«Morire di lavoro nei campi e lavorare a due euro l’ora è inaccettabile […] Oggi, quell’odioso assetto di sfruttamento del lavoro, che è stato superato con lotte drammatiche, può riproporsi in forme antiche o attraverso nuove dinamiche» affermano Maurizio Martina e Andrea Orlando, rispettivamente Ministro delle Politiche Agricole e Ministro della Giustizia, in una lettera indirizzata al quotidiano “La Repubblica” e interamente volta al delicato problema del caporalato, che negli ultimi giorni ha scosso l’opinione pubblica e la coscienza dei politici. Giuliano Poletti, Ministro del Lavoro, ha sposato la causa di Martina e Orlando, sottolineando l’importanza di mettere in moto strategie utili a tutelare sia i lavoratori, che il sistema imprenditoriale.

Attualmente, è l’articolo 603bis del Codice Penale a disciplinare il reato di caporalato, denominato nel testo normativo “Intermediazione illecita e sfruttamento del lavoro” e facente parte del Libro II – “Dei delitti in particolare” –, Titolo XII – “Dei delitti contro la persona”. L’articolo sopracitato, e dunque il reato in esso disciplinato, è stato introdotto nel 2011 e rappresenta il riconoscimento del problema legato al caporalato e il tentativo, ancora sterile, di fronteggiare tale situazione.
Il primo provvedimento messo in atto è di questo martedì primo settembre ed è stato la “Rete del Lavoro Agricolo di Qualità”, istituita presso l’INPS con il D.L. 24 giugno 2014, n. 91, che consente alle imprese agricole su cui non pendono provvedimenti e/o condanne penali e in regola con il versamento dei contributi previdenziali e dei premi assicurativi di entrare a far parte di una Rete in grado di certificare presso la clientela la buona condotta.

Oggetto del dibattito politico è la pratica del caporalato unita al ruolo assunto dell’impresa agricola coinvolta e alle condizioni di disagio dei lavoratori.
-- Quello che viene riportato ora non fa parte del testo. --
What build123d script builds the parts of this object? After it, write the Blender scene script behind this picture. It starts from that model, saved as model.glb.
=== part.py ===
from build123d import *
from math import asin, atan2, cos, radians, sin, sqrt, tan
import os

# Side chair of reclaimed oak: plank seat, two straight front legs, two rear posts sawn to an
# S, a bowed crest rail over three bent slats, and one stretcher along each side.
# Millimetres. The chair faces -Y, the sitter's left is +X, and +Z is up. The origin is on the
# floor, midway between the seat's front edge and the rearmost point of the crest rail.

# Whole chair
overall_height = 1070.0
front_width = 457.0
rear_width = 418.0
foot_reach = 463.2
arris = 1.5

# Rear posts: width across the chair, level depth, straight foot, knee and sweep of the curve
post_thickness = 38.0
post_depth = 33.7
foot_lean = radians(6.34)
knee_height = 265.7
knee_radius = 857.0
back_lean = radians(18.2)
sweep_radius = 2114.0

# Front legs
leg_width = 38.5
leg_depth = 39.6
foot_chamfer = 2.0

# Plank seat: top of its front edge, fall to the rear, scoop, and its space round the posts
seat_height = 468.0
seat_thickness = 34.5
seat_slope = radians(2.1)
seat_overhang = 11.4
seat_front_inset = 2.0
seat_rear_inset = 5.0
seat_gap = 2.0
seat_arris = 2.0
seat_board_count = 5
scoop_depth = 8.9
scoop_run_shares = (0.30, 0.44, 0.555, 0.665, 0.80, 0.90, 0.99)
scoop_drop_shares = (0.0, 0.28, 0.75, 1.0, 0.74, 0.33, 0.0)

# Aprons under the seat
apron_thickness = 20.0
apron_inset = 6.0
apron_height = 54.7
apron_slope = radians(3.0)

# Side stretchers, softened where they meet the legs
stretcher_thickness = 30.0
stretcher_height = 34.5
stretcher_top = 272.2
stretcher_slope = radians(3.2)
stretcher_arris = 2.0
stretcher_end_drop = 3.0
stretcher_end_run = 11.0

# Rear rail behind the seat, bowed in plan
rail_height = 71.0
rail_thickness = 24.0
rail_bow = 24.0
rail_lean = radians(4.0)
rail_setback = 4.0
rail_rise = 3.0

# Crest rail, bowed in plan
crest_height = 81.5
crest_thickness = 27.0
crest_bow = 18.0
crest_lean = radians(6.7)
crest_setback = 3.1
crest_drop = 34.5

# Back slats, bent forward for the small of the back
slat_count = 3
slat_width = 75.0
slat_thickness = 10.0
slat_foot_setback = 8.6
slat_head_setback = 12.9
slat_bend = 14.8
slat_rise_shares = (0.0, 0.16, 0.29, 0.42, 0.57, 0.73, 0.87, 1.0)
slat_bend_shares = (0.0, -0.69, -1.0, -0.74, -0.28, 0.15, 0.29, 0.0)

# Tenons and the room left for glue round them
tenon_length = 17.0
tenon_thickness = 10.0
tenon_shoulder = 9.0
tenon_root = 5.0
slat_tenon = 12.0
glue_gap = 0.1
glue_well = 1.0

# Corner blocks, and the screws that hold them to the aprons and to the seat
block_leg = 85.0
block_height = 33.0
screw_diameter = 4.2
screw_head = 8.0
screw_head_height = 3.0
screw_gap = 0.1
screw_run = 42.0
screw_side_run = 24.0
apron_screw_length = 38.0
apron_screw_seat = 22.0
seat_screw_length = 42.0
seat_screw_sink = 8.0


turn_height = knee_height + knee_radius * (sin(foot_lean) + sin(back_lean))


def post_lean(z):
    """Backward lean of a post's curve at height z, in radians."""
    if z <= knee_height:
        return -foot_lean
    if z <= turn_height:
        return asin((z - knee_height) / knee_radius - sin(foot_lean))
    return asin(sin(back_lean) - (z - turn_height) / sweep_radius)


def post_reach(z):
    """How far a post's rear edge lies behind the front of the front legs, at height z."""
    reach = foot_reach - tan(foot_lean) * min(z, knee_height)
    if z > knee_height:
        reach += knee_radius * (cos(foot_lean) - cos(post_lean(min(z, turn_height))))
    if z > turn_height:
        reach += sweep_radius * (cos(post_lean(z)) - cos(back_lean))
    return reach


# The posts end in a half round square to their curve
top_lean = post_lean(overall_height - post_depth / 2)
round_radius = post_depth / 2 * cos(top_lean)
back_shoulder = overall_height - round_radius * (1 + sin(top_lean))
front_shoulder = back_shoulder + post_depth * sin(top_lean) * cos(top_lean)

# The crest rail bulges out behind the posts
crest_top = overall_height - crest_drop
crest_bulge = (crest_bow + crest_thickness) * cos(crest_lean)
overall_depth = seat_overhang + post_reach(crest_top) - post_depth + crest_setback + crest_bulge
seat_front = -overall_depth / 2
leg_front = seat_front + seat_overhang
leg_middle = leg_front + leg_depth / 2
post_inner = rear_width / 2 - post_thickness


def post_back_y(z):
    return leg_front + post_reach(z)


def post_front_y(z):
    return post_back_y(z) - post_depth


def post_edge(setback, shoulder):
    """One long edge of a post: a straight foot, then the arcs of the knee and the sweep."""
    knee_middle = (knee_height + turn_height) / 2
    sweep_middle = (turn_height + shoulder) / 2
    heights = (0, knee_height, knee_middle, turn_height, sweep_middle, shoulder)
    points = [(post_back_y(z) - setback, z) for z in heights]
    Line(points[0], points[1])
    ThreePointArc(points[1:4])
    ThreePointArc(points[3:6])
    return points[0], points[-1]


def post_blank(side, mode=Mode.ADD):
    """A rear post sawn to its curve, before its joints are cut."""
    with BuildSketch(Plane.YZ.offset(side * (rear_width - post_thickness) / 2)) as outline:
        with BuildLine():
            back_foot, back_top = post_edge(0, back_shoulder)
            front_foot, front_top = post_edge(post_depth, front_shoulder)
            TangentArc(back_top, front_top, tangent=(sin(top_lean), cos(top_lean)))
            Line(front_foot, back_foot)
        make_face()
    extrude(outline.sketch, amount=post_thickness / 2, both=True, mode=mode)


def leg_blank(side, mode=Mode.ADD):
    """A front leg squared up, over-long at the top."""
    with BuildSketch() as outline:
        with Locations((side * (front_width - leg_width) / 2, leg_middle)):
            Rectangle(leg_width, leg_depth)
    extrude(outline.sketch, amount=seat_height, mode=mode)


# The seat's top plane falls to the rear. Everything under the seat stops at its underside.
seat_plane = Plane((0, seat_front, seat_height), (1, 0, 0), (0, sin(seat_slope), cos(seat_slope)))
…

Si continua a porre l’accento sull’impossibilità che nel 2015 un individuo muoia di lavoro, che muoia per guadagnare due euro l’ora – lo hanno chiamato “sfruttamento”, un sopruso che traghetta l’Italia nel passato.

Eppure, è lecito accantonare per un solo istante l’immagine del caporalato, l’impresa disonesta, il disagio dei lavoratori e chiedersi perché: perché accettare di prestare la propria forza lavoro in cambio di due euro l’ora.

I Ministri Martina e Orlando rievocano l’antico sfruttamento della manodopera, vanno dunque rievocate anche le condizioni di povertà in cui versava la classe lavoratrice del passato chiamato in causa, così da creare un parallelo con i tempi odierni e prendere atto che “benessere” e “tenore di vita decoroso” non sono realtà diffuse in tutta l’Italia del XXI secolo; ed è lo stesso 603bis a informarci di questo, nel momento in cui, per descrivere il reato di caporalato, cita “approfittando dello stato di bisogno o di necessità dei lavoratori”.

Stato di bisogno e necessità assumono qui i contorni di parole-chiave per comprendere quali situazioni hanno favorito la crescita del caporalato.
La cronaca informa che ad accettare una paga di due euro l’ora sono indistintamente immigrati e italiani, persone che hanno tasse, affitti, rate, mutui, servizi sanitari da pagare, alimenti e indumenti da acquistare, forse figli cui far frequentare la scuola dell’obbligo – persone, in sintesi, che hanno necessità di lavorare, una necessità così pressante da indurli a sorvolare su condizioni di lavoro e paghe regolari, poiché una paga, qualsiasi essa sia, è preferibile al niente offerto dalla disoccupazione; quest’ultima difatti, malgrado i toni ottimistici delle ultime statistiche sull’aumento del numero di occupati, continua a tartassare la società, confermandosi quale presenza costante, una problematica irrisolta.